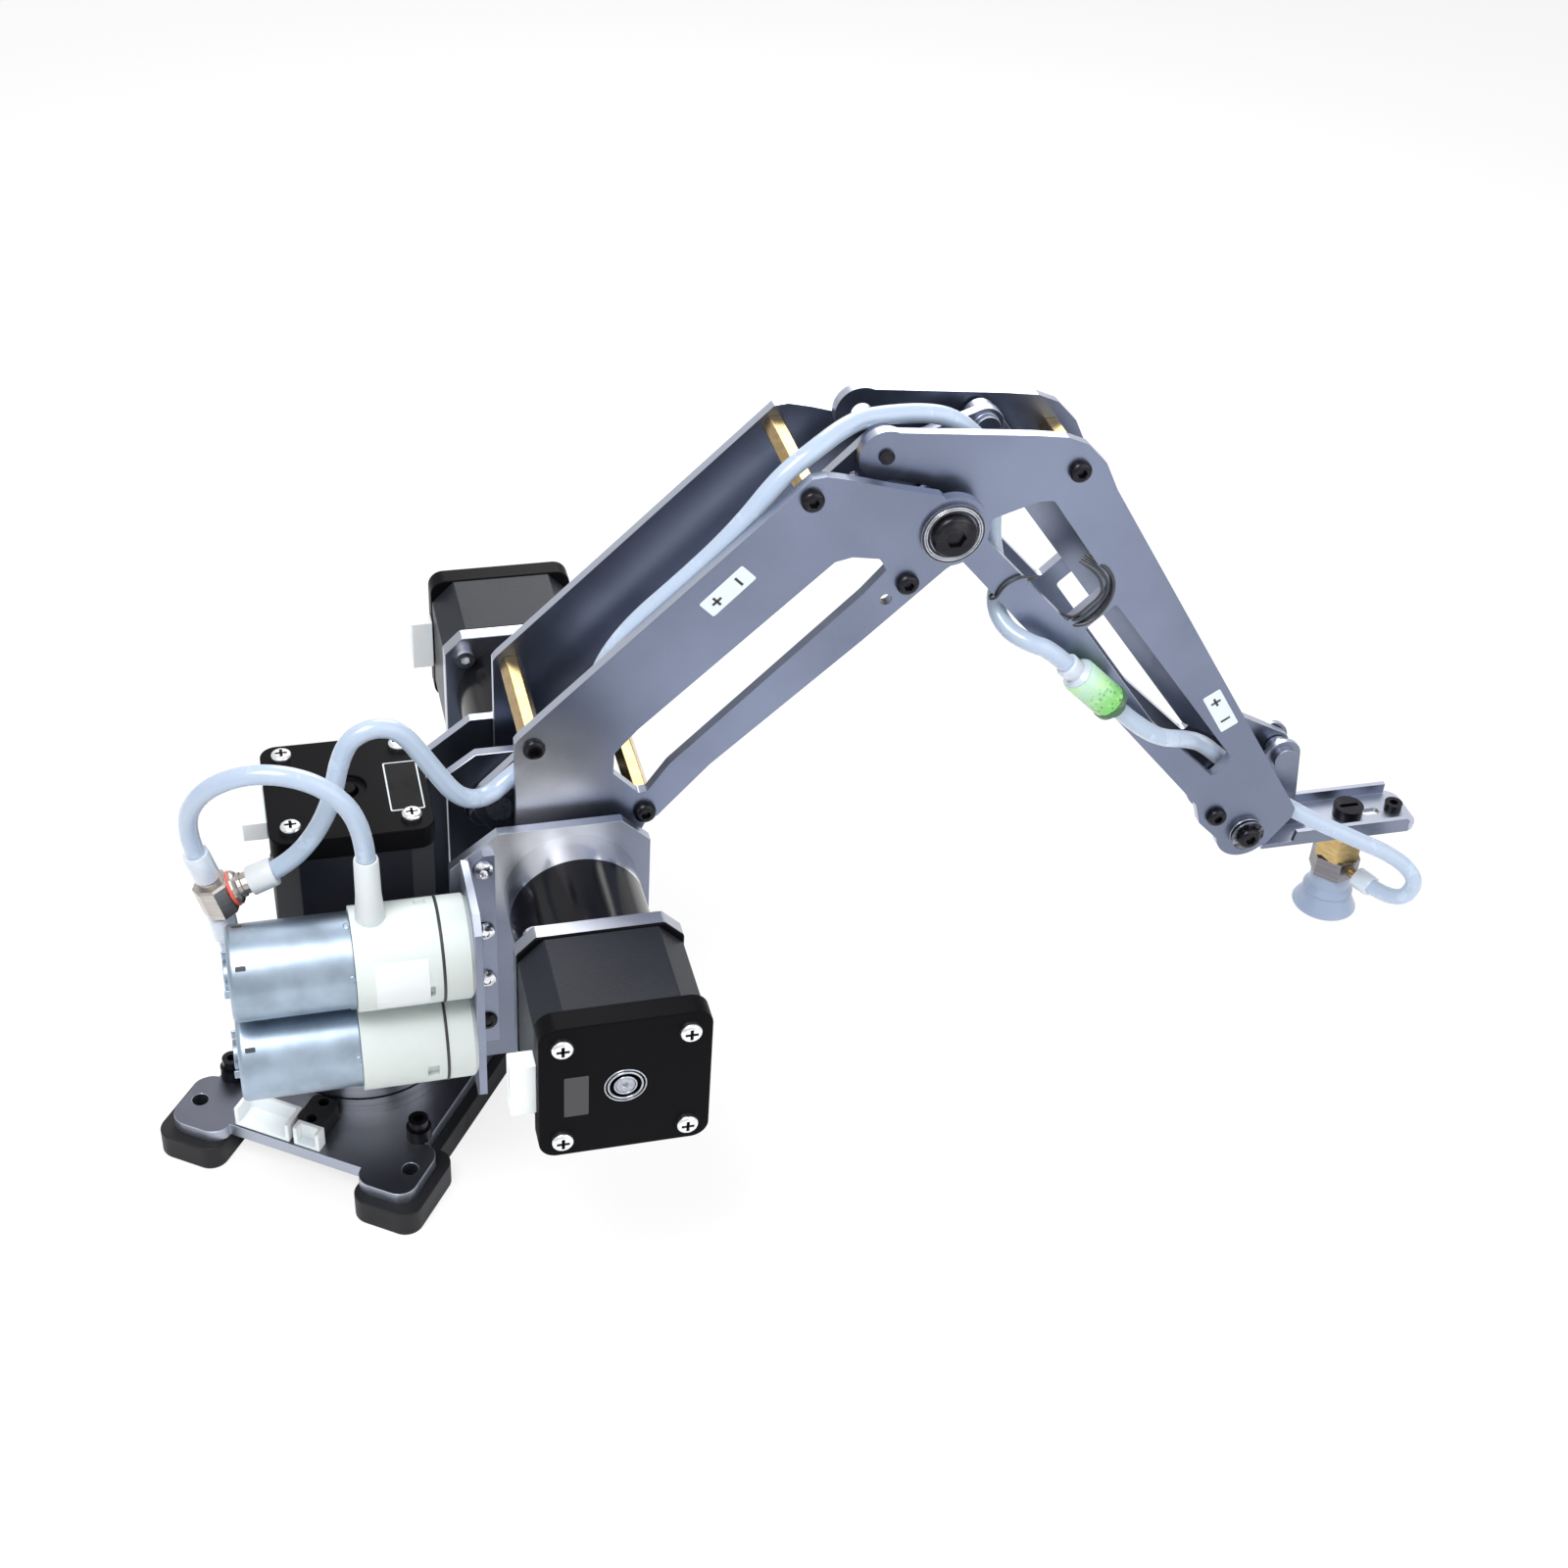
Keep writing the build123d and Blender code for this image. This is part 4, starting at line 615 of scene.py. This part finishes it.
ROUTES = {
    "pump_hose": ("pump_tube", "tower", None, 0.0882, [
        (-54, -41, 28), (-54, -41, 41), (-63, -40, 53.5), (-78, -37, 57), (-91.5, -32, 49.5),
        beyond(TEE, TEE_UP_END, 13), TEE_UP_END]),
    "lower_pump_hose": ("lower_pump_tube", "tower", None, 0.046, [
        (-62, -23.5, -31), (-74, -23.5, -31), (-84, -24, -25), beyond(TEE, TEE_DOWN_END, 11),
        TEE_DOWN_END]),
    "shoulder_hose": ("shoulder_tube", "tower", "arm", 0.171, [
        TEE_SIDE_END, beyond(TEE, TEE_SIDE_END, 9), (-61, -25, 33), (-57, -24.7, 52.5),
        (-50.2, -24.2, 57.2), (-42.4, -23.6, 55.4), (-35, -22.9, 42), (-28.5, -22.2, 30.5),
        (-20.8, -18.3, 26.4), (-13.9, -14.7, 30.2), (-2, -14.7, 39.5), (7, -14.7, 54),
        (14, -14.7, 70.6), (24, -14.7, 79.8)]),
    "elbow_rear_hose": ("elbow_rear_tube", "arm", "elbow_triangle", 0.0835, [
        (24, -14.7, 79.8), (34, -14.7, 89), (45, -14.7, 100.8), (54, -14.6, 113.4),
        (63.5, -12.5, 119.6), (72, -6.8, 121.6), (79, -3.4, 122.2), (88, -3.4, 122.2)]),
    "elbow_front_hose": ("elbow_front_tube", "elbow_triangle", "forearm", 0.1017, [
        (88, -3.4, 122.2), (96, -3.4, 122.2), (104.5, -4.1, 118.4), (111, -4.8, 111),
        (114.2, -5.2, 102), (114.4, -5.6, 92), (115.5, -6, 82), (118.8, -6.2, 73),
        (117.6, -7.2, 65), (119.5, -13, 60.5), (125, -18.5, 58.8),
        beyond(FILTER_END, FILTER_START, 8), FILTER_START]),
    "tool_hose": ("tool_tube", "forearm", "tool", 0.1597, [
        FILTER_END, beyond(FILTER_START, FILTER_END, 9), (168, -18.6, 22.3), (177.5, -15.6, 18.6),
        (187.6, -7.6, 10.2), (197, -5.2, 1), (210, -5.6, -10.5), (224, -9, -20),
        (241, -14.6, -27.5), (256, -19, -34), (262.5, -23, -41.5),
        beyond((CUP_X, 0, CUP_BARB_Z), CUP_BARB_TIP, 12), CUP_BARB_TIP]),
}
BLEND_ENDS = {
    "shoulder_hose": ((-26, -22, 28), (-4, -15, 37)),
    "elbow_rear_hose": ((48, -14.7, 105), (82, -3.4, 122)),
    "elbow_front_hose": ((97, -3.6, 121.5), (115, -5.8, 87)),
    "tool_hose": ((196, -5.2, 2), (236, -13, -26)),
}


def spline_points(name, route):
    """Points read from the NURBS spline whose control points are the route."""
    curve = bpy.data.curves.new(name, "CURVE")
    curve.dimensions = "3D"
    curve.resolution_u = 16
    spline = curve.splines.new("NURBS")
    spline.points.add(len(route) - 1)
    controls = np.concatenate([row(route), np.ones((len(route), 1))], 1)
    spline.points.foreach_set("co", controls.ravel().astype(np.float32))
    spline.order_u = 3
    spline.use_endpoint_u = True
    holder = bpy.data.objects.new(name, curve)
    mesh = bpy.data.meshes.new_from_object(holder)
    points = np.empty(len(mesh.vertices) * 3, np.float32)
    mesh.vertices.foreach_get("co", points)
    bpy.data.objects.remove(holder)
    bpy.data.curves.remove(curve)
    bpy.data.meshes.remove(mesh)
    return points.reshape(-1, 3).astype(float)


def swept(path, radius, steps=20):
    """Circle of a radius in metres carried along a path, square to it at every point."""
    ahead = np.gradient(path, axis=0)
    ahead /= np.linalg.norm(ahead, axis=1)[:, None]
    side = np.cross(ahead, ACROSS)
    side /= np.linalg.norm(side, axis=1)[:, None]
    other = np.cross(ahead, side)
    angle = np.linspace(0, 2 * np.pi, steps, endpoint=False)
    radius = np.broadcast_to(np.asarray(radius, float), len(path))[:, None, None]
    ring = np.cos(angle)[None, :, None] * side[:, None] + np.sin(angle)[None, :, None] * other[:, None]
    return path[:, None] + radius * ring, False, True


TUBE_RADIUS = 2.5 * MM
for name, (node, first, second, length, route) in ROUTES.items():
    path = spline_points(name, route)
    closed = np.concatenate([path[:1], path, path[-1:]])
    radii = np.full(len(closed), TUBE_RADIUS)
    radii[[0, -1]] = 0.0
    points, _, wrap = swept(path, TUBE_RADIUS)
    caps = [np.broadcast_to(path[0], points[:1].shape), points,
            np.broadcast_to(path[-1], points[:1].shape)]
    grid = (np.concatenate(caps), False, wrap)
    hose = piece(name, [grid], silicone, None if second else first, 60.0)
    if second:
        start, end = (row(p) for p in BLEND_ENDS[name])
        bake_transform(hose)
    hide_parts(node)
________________
THE TASK: Every line of the data above should be reproduced word for word.

TASK ANSWER:
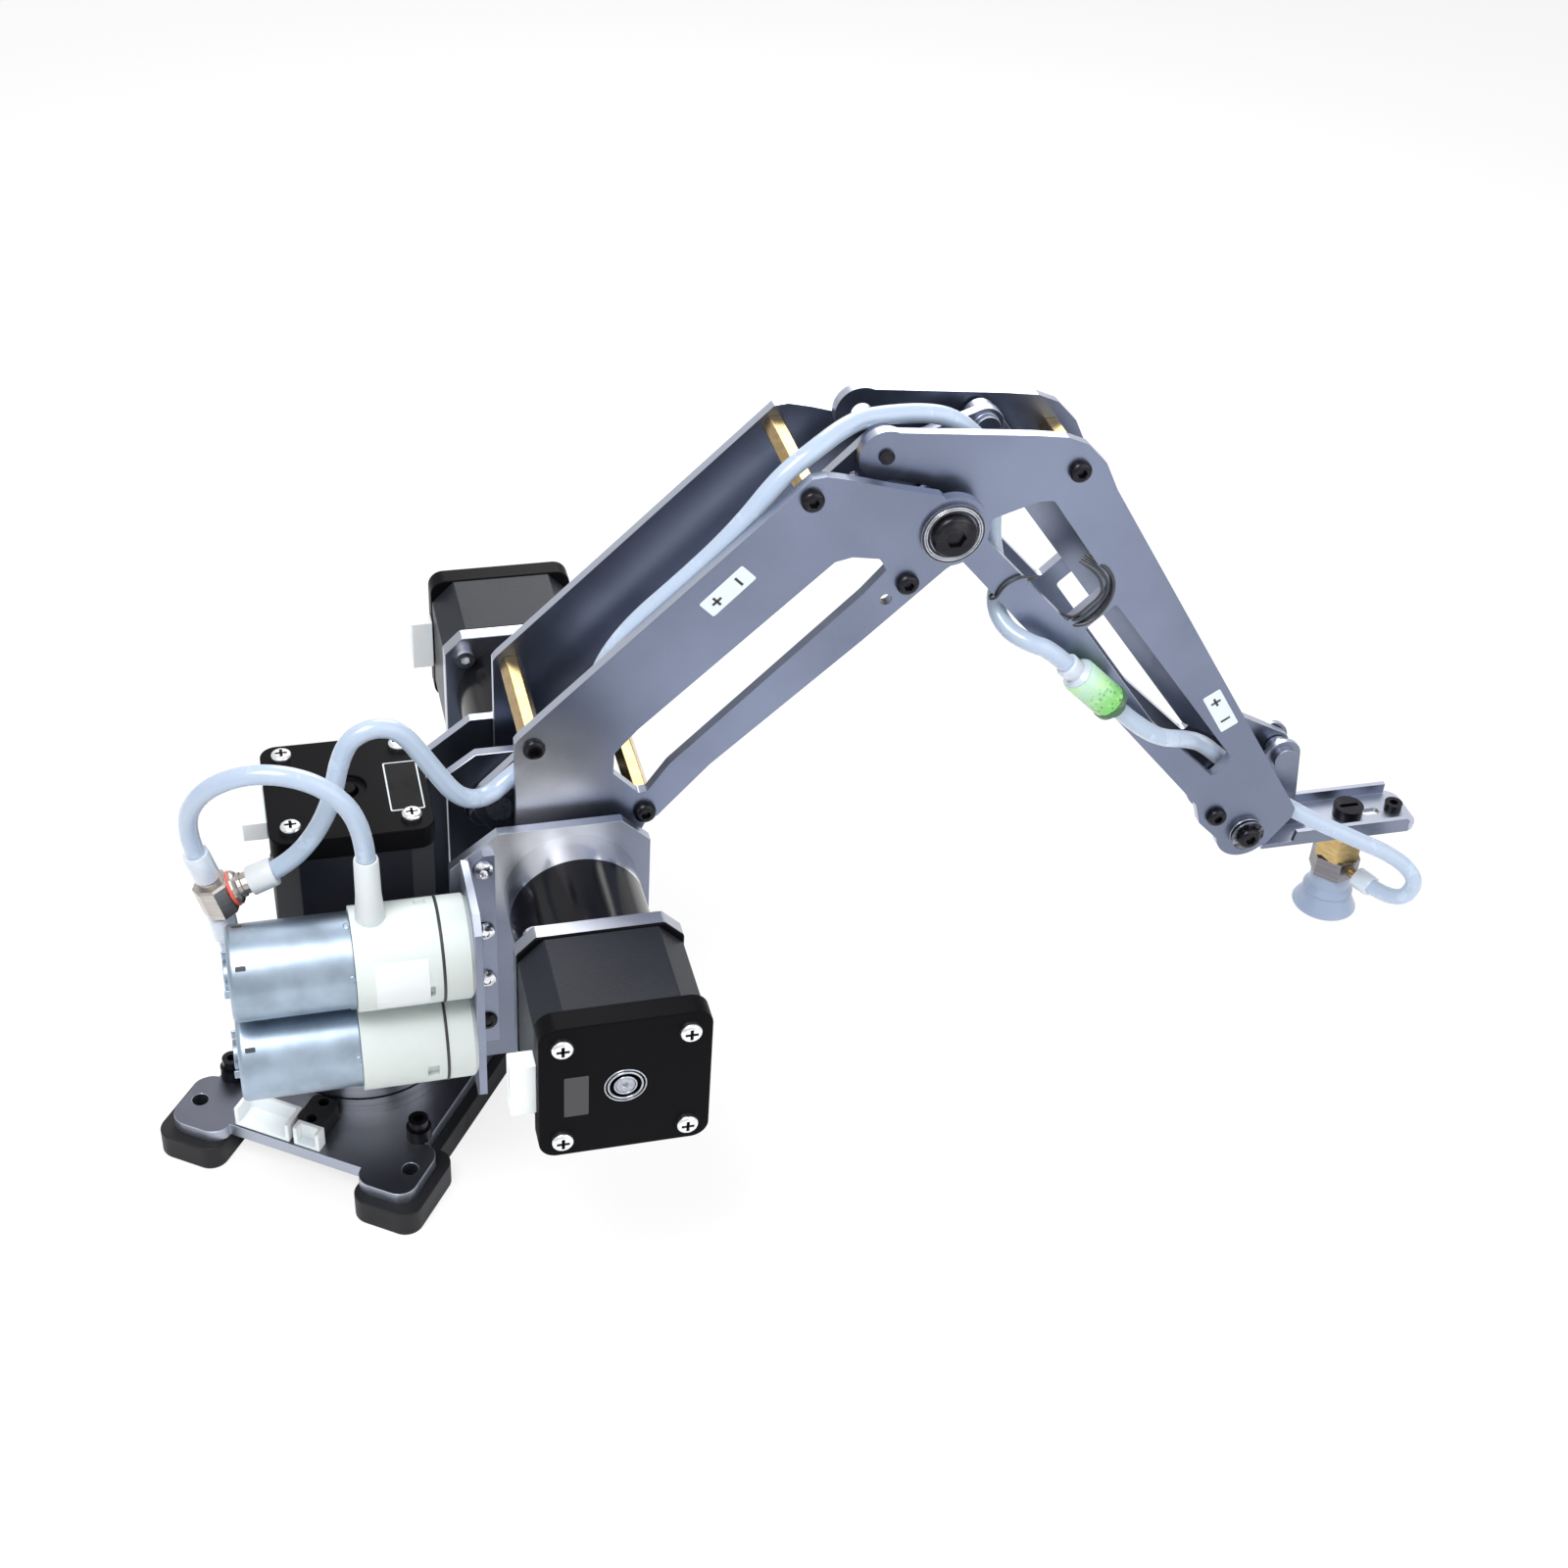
Keep writing the build123d and Blender code for this image. This is part 4, starting at line 615 of scene.py. This part finishes it.
ROUTES = {
    "pump_hose": ("pump_tube", "tower", None, 0.0882, [
        (-54, -41, 28), (-54, -41, 41), (-63, -40, 53.5), (-78, -37, 57), (-91.5, -32, 49.5),
        beyond(TEE, TEE_UP_END, 13), TEE_UP_END]),
    "lower_pump_hose": ("lower_pump_tube", "tower", None, 0.046, [
        (-62, -23.5, -31), (-74, -23.5, -31), (-84, -24, -25), beyond(TEE, TEE_DOWN_END, 11),
        TEE_DOWN_END]),
    "shoulder_hose": ("shoulder_tube", "tower", "arm", 0.171, [
        TEE_SIDE_END, beyond(TEE, TEE_SIDE_END, 9), (-61, -25, 33), (-57, -24.7, 52.5),
        (-50.2, -24.2, 57.2), (-42.4, -23.6, 55.4), (-35, -22.9, 42), (-28.5, -22.2, 30.5),
        (-20.8, -18.3, 26.4), (-13.9, -14.7, 30.2), (-2, -14.7, 39.5), (7, -14.7, 54),
        (14, -14.7, 70.6), (24, -14.7, 79.8)]),
    "elbow_rear_hose": ("elbow_rear_tube", "arm", "elbow_triangle", 0.0835, [
        (24, -14.7, 79.8), (34, -14.7, 89), (45, -14.7, 100.8), (54, -14.6, 113.4),
        (63.5, -12.5, 119.6), (72, -6.8, 121.6), (79, -3.4, 122.2), (88, -3.4, 122.2)]),
    "elbow_front_hose": ("elbow_front_tube", "elbow_triangle", "forearm", 0.1017, [
        (88, -3.4, 122.2), (96, -3.4, 122.2), (104.5, -4.1, 118.4), (111, -4.8, 111),
        (114.2, -5.2, 102), (114.4, -5.6, 92), (115.5, -6, 82), (118.8, -6.2, 73),
        (117.6, -7.2, 65), (119.5, -13, 60.5), (125, -18.5, 58.8),
        beyond(FILTER_END, FILTER_START, 8), FILTER_START]),
    "tool_hose": ("tool_tube", "forearm", "tool", 0.1597, [
        FILTER_END, beyond(FILTER_START, FILTER_END, 9), (168, -18.6, 22.3), (177.5, -15.6, 18.6),
        (187.6, -7.6, 10.2), (197, -5.2, 1), (210, -5.6, -10.5), (224, -9, -20),
        (241, -14.6, -27.5), (256, -19, -34), (262.5, -23, -41.5),
        beyond((CUP_X, 0, CUP_BARB_Z), CUP_BARB_TIP, 12), CUP_BARB_TIP]),
}
BLEND_ENDS = {
    "shoulder_hose": ((-26, -22, 28), (-4, -15, 37)),
    "elbow_rear_hose": ((48, -14.7, 105), (82, -3.4, 122)),
    "elbow_front_hose": ((97, -3.6, 121.5), (115, -5.8, 87)),
    "tool_hose": ((196, -5.2, 2), (236, -13, -26)),
}


def spline_points(name, route):
    """Points read from the NURBS spline whose control points are the route."""
    curve = bpy.data.curves.new(name, "CURVE")
    curve.dimensions = "3D"
    curve.resolution_u = 16
    spline = curve.splines.new("NURBS")
    spline.points.add(len(route) - 1)
    controls = np.concatenate([row(route), np.ones((len(route), 1))], 1)
    spline.points.foreach_set("co", controls.ravel().astype(np.float32))
    spline.order_u = 3
    spline.use_endpoint_u = True
    holder = bpy.data.objects.new(name, curve)
    mesh = bpy.data.meshes.new_from_object(holder)
    points = np.empty(len(mesh.vertices) * 3, np.float32)
    mesh.vertices.foreach_get("co", points)
    bpy.data.objects.remove(holder)
    bpy.data.curves.remove(curve)
    bpy.data.meshes.remove(mesh)
    return points.reshape(-1, 3).astype(float)


def swept(path, radius, steps=20):
    """Circle of a radius in metres carried along a path, square to it at every point."""
    ahead = np.gradient(path, axis=0)
    ahead /= np.linalg.norm(ahead, axis=1)[:, None]
    side = np.cross(ahead, ACROSS)
    side /= np.linalg.norm(side, axis=1)[:, None]
    other = np.cross(ahead, side)
    angle = np.linspace(0, 2 * np.pi, steps, endpoint=False)
    radius = np.broadcast_to(np.asarray(radius, float), len(path))[:, None, None]
    ring = np.cos(angle)[None, :, None] * side[:, None] + np.sin(angle)[None, :, None] * other[:, None]
    return path[:, None] + radius * ring, False, True


TUBE_RADIUS = 2.5 * MM
for name, (node, first, second, length, route) in ROUTES.items():
    path = spline_points(name, route)
    closed = np.concatenate([path[:1], path, path[-1:]])
    radii = np.full(len(closed), TUBE_RADIUS)
    radii[[0, -1]] = 0.0
    points, _, wrap = swept(path, TUBE_RADIUS)
    caps = [np.broadcast_to(path[0], points[:1].shape), points,
            np.broadcast_to(path[-1], points[:1].shape)]
    grid = (np.concatenate(caps), False, wrap)
    hose = piece(name, [grid], silicone, None if second else first, 60.0)
    if second:
        start, end = (row(p) for p in BLEND_ENDS[name])
        bake_transform(hose)
    hide_parts(node)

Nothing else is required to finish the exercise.